There are currently at least two distinct proposals on how to implement PoS, by Cunicula and Meni.
(Someone, please add a tl;dr on what are the key differences)
Cunicula's Implementation of Mixed Proof-of-Work and Proof-of-Stake
This suggestion is of a mixed Proof-of-Work / Proof-of-Stake system.
'Coin-confirmations' are defined as the product of the number of coins in an account multiplied by the number of confirmations on this account.

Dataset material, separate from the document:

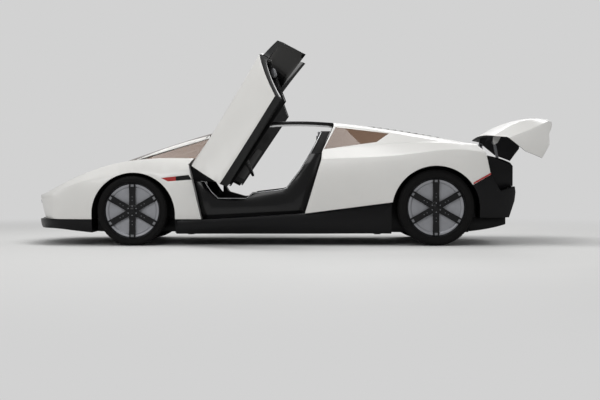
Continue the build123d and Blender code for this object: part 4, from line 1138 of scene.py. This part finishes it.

'Confirmations' are defined as the number of blocks mined since this account's private key was last used to send coins or sign a newly mined block.
How the system works
Each block must be signed by its miner using a single bitcoin account. The account used to sign a block must also be the recipient of txn fees and generation from this block. Blocks are mined by proof-of-work hashing as before, but with modified difficulty criteria. The difficulty criterion for block validity is modified as follows:
Hash generates valid block if and only if
Hash Difficulty >= (Difficulty Target) ^ ( 1 / (1-p) ) / ( max(Coin-confirmations used to sign block, 100 satoshi-confirmations) )^( p / (1-p))
, where 0 <= p < 1. Stake becomes more and more important as p approaches 1. p=0.8 is suggested as an appropriate choice. p=0 is identical to the current proof-of-work system.
If the block is signed by a bitcoin account holding less than 100 satoshi-confirmations, this is treated as if the account held 100 satoshi-confirmations. Thus non-stakeholders are allowed to verify blocks, but relative to stakeholders they must meet extremely stringent difficulty criteria. Permitting non-stakeholders to verify blocks solves the initial distribution problem.
As before the Difficulty Target is a periodically adjusted constant which is set to maintain a target generation rate of 1 block every 10 minutes.